The Company is aware that Dr. John Malone may be deemed to have a 36.3% voting interest in Liberty Interactive and is Chairman of the board of directors, an executive officer position, of Liberty Interactive. Liberty Interactive owns 38.3% of the common stock of HSN, Inc. (“HSN”) and has the right to elect 20% of the board members of HSN. Liberty Interactive wholly owns QVC, Inc. (“QVC”). The Company has programming relationships with HSN and QVC which pre-date the transaction with Liberty Media. For the three and six months ended June 30, 2016, the Company recorded payments in aggregate of approximately $11 million and $15 million, respectively, and for the three and six months ended June 30, 2015, the Company recorded payments in aggregate of approximately $5 million and $8 million, respectively, from HSN and QVC as part of channel carriage fees and revenue sharing arrangements for home shopping sales made to customers in the Company's footprint.

Dr. Malone and Mr. Steven Miron, each a member of Charter’s board of directors, also serve on the board of directors of Discovery Communications, Inc., (“Discovery”) and the Company is aware that Dr. Malone owns 4.9% in the aggregate of the common stock of Discovery and has a 28.6% voting interest in Discovery for the election of directors. The Company is aware that Advance/Newhouse Programming Partnership ("A/N PP"), an affiliate of A/N and in which Mr. Miron is the CEO, owns 100% of the Series A preferred stock of Discovery and 100% of the Series C preferred stock of Discovery, representing approximately 34.0% of the outstanding equity of Discovery's stock, on an as-converted basis. A/N PP has the right to appoint three directors out of a total of ten directors to Discovery's board to be elected by the holders of Discovery’s Series A preferred stock. In addition, Dr. Malone owns approximately 6.4% in the aggregate of the common stock of Starz and has 48.1% of the voting power, pursuant to certain irrevocable proxies granted by Lions Gate Entertainment Corp. and his ownership of common stock. Mr. Gregory Maffei, a member of Charter's board of directors, is a non-executive Chairman of the board of Starz. The Company purchases programming from both Discovery and Starz pursuant to agreements entered into prior to Dr. Malone, Mr. Maffei and Mr. Miron joining Charter's board of directors. Based on publicly available information, the Company does not believe that either Discovery or Starz would currently be considered related parties. The amounts paid in aggregate to Discovery and Starz represent less than 3% of total operating costs and expenses for the three and six months ended June 30, 2016 and 2015.
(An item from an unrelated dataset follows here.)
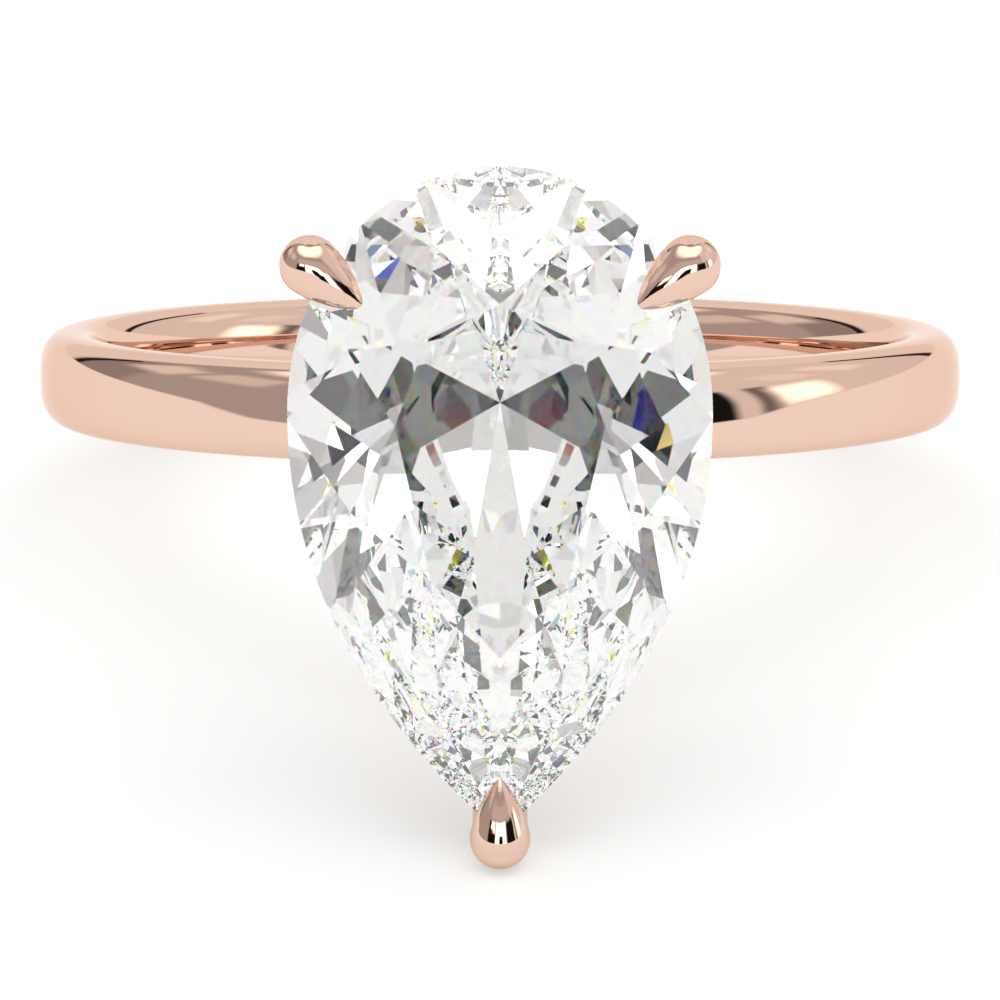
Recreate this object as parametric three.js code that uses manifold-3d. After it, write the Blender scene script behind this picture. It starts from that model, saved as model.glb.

The Company has agreements with certain equity-method investees (see Note 5) pursuant to which the Company has made or received related party transaction payments. The Company recorded payments to equity-method investees totaling $37 million and $41 million during the three and six months ended June 30, 2016, respectively, and $1 million during the three and six months ended June 30, 2015. The Company recorded advertising revenues from transactions with equity-method investees totaling $1 million during the three and six months ended June 30, 2016. The Company has loans outstanding to investees of $5 million as of June 30, 2016.